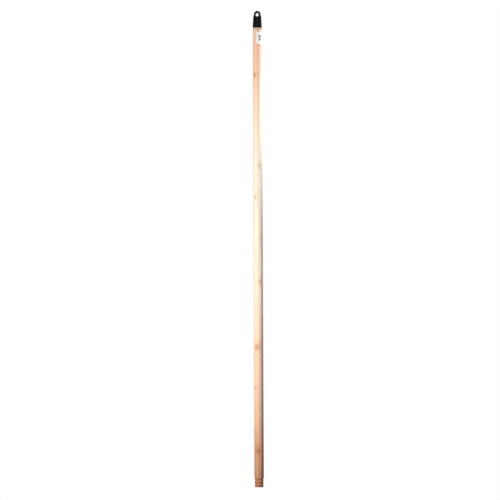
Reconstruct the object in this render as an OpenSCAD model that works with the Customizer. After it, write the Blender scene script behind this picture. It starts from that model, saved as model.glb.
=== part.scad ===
// Wooden extension pole for a paint roller.
//
// A pine pole is turned with a coarse screw thread at its lower end, which the
// roller frame screws onto, and is shaved to a cone at its upper end, where a
// moulded cap with a hanging hole is pushed on. A paper label is wrapped round
// the wood just below the cap.
//
// Millimetres. The origin is the centre of the threaded tip's end face. +Z runs
// up the pole to the cap, and the hanging hole runs through the cap along Y.

/* [Pole] */
// Length of the wood, from the tip's end face to the end inside the cap
pole_length = 1200; // [800:10:1800]
// Diameter of the straight part of the shaft
shaft_d = 24; // [23.5:0.1:26]
// Diameter of the shaft where it enters the cap
neck_d = 22.8; // [22.6:0.1:23]
// Length of the slight taper below the cap
taper_length = 480; // [100:10:600]

/* [Thread] */
// Length of the threaded tip, up to the shaft's shoulder
tip_length = 22; // [16:0.5:30]
// Outside diameter of the thread
thread_d = 23.2; // [21:0.1:23.4]
// Depth of the thread below its crest
thread_depth = 1.3; // [0.8:0.1:1.8]
// Rise of the thread in one turn
thread_pitch = 8; // [6:0.5:9]
// Width of the thread's flat crest
crest_width = 2.4; // [1.5:0.1:2.6]
// Width of the plain groove between the thread and the shoulder
relief_width = 2; // [1:0.5:3]
// Angle by which the thread is turned on the pole
thread_turn = 58; // [0:1:359]
// Chamfer on the first turn of the thread, at the tip's end face
tip_chamfer = 1.1; // [0.5:0.1:1.5]
// Chamfer on the edge of the shaft's shoulder
shoulder_chamfer = 0.4; // [0.2:0.1:0.6]

/* [Cap] */
// Height of the cap, from its rim to the top of its arch
cap_height = 43.5; // [42:0.5:50]
// Depth of the wood inside the cap
grip_depth = 24.5; // [20:0.5:24.5]
// Diameter of the cap's flared rim
rim_d = 24.4; // [24.3:0.1:25]
// Height of the flare above the rim
flare_height = 6; // [4:0.5:8]
// Thickness of the socket's wall above the flare
wall = 0.95; // [0.7:0.05:1.2]
// Diameter of the cap at its shoulder, above the socket
cap_shoulder_d = 21.2; // [21:0.1:22]
// Height of that shoulder above the rim
cap_shoulder_height = 26.6; // [26.6:0.1:28]
// Radius of the arch over the hanging hole
arch_r = 8.4; // [8:0.1:8.6]
// Thickness of the flat tab that holds the hanging hole
tab_thickness = 7.5; // [6:0.5:9]

/* [Hanging hole] */
// Radius of the hole's round lower part
hole_r = 3.8; // [3.7:0.1:4]
// Radius of the hole's narrow top
hole_top_r = 1; // [0.8:0.1:1.1]
// Distance between the centres of those two radii
hole_rise = 3.85; // [3.8:0.05:4.2]
// Height of the hole's lowest point above the rim
hole_bottom = 29.2; // [29.1:0.1:29.4]

/* [Label] */
// Height of the paper label
label_height = 32; // [20:1:60]
// Gap between the label's upper edge and the cap's rim
label_gap = 10; // [2:0.5:20]
// Angle from the front to the label's left edge
label_start = -12; // [-90:1:90]
// Width of the label, measured round the pole
label_width = 50; // [20:1:60]
// Thickness of the label
label_thickness = 0.2; // [0.15:0.05:0.3]

/* [Hidden] */

$fn = 96;
pine = "#e3b488";
black_plastic = "#16171a";
white_paper = "#f1f2f0";

// Gap between the end of the wood and the socket's floor
end_gap = 0.4;
// Chamfer on the end of the wood inside the cap
end_chamfer = 1;
// Slope of the shoulder that runs from the socket up to the tab
shoulder_rise = 1.4;
// How far a cutter runs past the surface that it cuts
past = 1;
// How far a straight side ends inside the arc that it would touch
inside = 0.02;
// Sides of the helical ridge in one turn
ridge_sides = 32;
// Spread of the ridge's two flanks together, for each millimetre of its depth
flank_spread = 1.6;
// Width of the ridge at its foot
ridge_foot = crest_width + flank_spread * thread_depth;
// How far the ridge is sunk into the core
sunk = 0.6;

rim_z = pole_length - grip_depth;
core_r = thread_d / 2 - thread_depth;
cap_shoulder_r = cap_shoulder_d / 2;
// How far the cap stands out from the neck of the shaft where the flare ends
collar_step = 0.15;
// Radius of the cap where the flare ends
collar_r = neck_d / 2 + collar_step;
// Radius of the wood where the flare ends, and at its end
grip_r = collar_r - wall;
end_r = cap_shoulder_r - wall;
// Step from the neck of the shaft down to the wood in the cap's mouth
mouth_step = 0.1;
mouth_r = neck_d / 2 - mouth_step;
// Chamfer on the edge of the cap's rim, and height of the plain band above it
lip_chamfer = 0.4;
lip_height = 1.3;
// Point on the hollow of the flare: radius beyond the collar, and height
flare_mid = [0.25, 3.2];
// Two points that round off the shoulder: how far the lower one is outside the
// shoulder and below it, and how far the upper one is inside
shoulder_low = [0.25, 6];
shoulder_in = 0.3;
// Height of the arch's centre above the rim
arch_z = cap_height - arch_r;

// Radius of the shaft at a height on its taper
function taper_r(z) =
    shaft_d / 2 + (neck_d - shaft_d) / 2 * (z - rim_z + taper_length) / taper_length;

// Points (radius, height) of the cone that the cap grips, from the mouth up to
// a height inside the socket
function grip_cone(top) = [
    [mouth_r, rim_z],
    [grip_r, rim_z + flare_height],
    [end_r, top]
];

// Ring number i of the ridge: two points at its foot and two at its crest
function ridge_ring(i) =
    let (
        a = 360 * i / ridge_sides,
        z = thread_pitch * i / ridge_sides,
        foot = core_r - sunk,
        crest = thread_d / 2
    ) [
        [foot * cos(a), foot * sin(a), z - ridge_foot / 2],
        [crest * cos(a), crest * sin(a), z - crest_width / 2],
        [crest * cos(a), crest * sin(a), z + crest_width / 2],
        [foot * cos(a), foot * sin(a), z + ridge_foot / 2]
    ];

// Right-handed helical ridge that starts a turn below the end face
module ridge(turns) {
    last = ridge_sides * turns;
    points = [for (i = [0 : last]) each ridge_ring(i)];
    sides = [
        for (i = [0 : last - 1], k = [0 : 3])
            let (a = 4 * i + k, b = 4 * i + (k + 1) % 4)
            each [[a, a + 4, b], [b, a + 4, b + 4]]
    ];
    ends = [[0, 1, 2, 3], [4 * last + 3, 4 * last + 2, 4 * last + 1, 4 * last]];
    rotate([0, 0, -thread_turn])
        translate([0, 0, -thread_pitch])
            polyhedron(points, concat(sides, ends));
}

// The thread, trimmed to its length and chamfered at the end face
module threaded_tip() {
    thread_top = tip_length - relief_width;
    turns = ceil(tip_length / thread_pitch) + 2;
    cylinder(h = tip_length + past, r = core_r);
    intersection() {
        ridge(turns);
        rotate_extrude() polygon([
            [0, 0],
            [thread_d / 2 - tip_chamfer, 0],
            [thread_d / 2 + past, tip_chamfer + past],
            [thread_d / 2 + past, thread_top],
            [0, thread_top]
        ]);
    }
}

module wood_pole() {
    color(pine) {
        rotate_extrude() polygon(concat(
            [
                [0, tip_length],
                [shaft_d / 2 - shoulder_chamfer, tip_length],
                [shaft_d / 2, tip_length + shoulder_chamfer],
                [shaft_d / 2, rim_z - taper_length],
                [neck_d / 2, rim_z]
            ],
            grip_cone(pole_length - end_chamfer),
            [
                [end_r - end_chamfer, pole_length],
                [0, pole_length]
            ]
        ));
        threaded_tip();
    }
}

// Half outline of the cap seen from the front: a flared cup under an arch
module cap_outline() {
    side = atan((cap_shoulder_r - arch_r) / (arch_z - cap_shoulder_height));
    union() {
        polygon([
            [0, 0],
            [rim_d / 2 - lip_chamfer, 0],
            [rim_d / 2, lip_chamfer],
            [rim_d / 2, lip_height],
            [collar_r + flare_mid[0], flare_mid[1]],
            [collar_r, flare_height],
            [cap_shoulder_r + shoulder_low[0], cap_shoulder_height - shoulder_low[1]],
            [cap_shoulder_r - shoulder_in, cap_shoulder_height],
            [arch_r * cos(side), arch_z + arch_r * sin(side)],
            [0, arch_z]
        ]);
        intersection() {
            translate([0, arch_z]) circle(arch_r);
            translate([0, arch_z]) square(arch_r + past);
        }
    }
}

// Space in front of the tab, above the sloping shoulder
module tab_cutter() {
    rotate([90, 0, 90]) linear_extrude(2 * rim_d, center = true) polygon([
        [tab_thickness / 2, cap_shoulder_height + shoulder_rise],
        [rim_d, cap_shoulder_height - shoulder_rise],
        [rim_d, cap_height + past],
        [tab_thickness / 2, cap_height + past]
    ]);
}

// The hanging hole, round below and drawn in to a narrow top. Its straight
// sides end just inside the two arcs, so that they cross them cleanly.
module hole_shape() {
    lean = asin((hole_r - hole_top_r) / hole_rise);
    low = (hole_r - inside) * [cos(lean), sin(lean)];
    high = (hole_top_r - inside) * [cos(lean), sin(lean)] + [0, hole_rise];
    circle(hole_r);
    translate([0, hole_rise]) circle(hole_top_r);
    polygon([low, high, [-high.x, high.y], [-low.x, low.y]]);
}

module hang_cap() {
    color(black_plastic) difference() {
        translate([0, 0, rim_z]) difference() {
            rotate_extrude() cap_outline();
            tab_cutter();
            mirror([0, 1, 0]) tab_cutter();
            translate([0, 0, hole_bottom + hole_r])
                rotate([90, 0, 0])
                    linear_extrude(2 * rim_d, center = true) hole_shape();
        }
        rotate_extrude() polygon(concat(
            [[0, rim_z - past], [mouth_r, rim_z - past]],
            grip_cone(pole_length - end_chamfer),
            [[end_r, pole_length + end_gap], [0, pole_length + end_gap]]
        ));
    }
}

module paper_label() {
    top = rim_z - label_gap;
    bottom = top - label_height;
    angle = 360 * label_width / (PI * neck_d);
    color(white_paper) rotate([0, 0, label_start - 90]) rotate_extrude(angle = angle) polygon([
        [taper_r(bottom), bottom],
        [taper_r(bottom) + label_thickness, bottom],
        [taper_r(top) + label_thickness, top],
        [taper_r(top), top]
    ]);
}

wood_pole();
hang_cap();
paper_label();
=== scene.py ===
"""Looks of a wooden extension pole for a paint roller.

Three pieces replace the three CAD nodes: the turned pine pole with its coarse
thread, the moulded black cap with its hanging hole, and the paper label wrapped
round the wood below the cap. The pieces' sizes are in millimetres, and MM turns
them into metres for a mesh or a material.
"""

import math

import bpy
import numpy as np
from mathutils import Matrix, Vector, noise

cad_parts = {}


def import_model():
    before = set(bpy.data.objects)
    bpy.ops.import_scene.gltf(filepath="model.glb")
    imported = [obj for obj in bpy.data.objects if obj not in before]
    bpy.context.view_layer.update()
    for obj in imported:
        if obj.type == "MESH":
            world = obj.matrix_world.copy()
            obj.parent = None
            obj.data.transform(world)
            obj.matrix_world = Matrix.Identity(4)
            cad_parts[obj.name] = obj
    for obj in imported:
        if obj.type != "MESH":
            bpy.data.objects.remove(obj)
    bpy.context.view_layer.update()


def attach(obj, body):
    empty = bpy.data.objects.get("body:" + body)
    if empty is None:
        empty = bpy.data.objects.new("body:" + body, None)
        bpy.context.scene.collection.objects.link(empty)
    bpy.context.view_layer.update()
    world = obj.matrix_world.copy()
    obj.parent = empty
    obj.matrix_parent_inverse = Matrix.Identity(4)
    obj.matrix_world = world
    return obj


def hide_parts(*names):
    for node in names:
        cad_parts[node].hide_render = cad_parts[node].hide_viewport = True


MM = 0.001

# Driving sizes of the pole, as in the CAD model
POLE_LENGTH = 1200.0
SHAFT_R = 12.0
NECK_R = 11.4
TAPER_LENGTH = 480.0
GRIP_DEPTH = 24.5
RIM_Z = POLE_LENGTH - GRIP_DEPTH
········
_Do this:_ The first line to be transcribed is the one containing "color(white_paper) rotate([0, 0, label_start", and the last is the one containing "obj.matrix_world = Matrix.Identity(4)". Transcribe exactly those lines and nothing else.

_Task answer:_
    color(white_paper) rotate([0, 0, label_start - 90]) rotate_extrude(angle = angle) polygon([
        [taper_r(bottom), bottom],
        [taper_r(bottom) + label_thickness, bottom],
        [taper_r(top) + label_thickness, top],
        [taper_r(top), top]
    ]);
}

wood_pole();
hang_cap();
paper_label();
=== scene.py ===
"""Looks of a wooden extension pole for a paint roller.

Three pieces replace the three CAD nodes: the turned pine pole with its coarse
thread, the moulded black cap with its hanging hole, and the paper label wrapped
round the wood below the cap. The pieces' sizes are in millimetres, and MM turns
them into metres for a mesh or a material.
"""

import math

import bpy
import numpy as np
from mathutils import Matrix, Vector, noise

cad_parts = {}


def import_model():
    before = set(bpy.data.objects)
    bpy.ops.import_scene.gltf(filepath="model.glb")
    imported = [obj for obj in bpy.data.objects if obj not in before]
    bpy.context.view_layer.update()
    for obj in imported:
        if obj.type == "MESH":
            world = obj.matrix_world.copy()
            obj.parent = None
            obj.data.transform(world)
            obj.matrix_world = Matrix.Identity(4)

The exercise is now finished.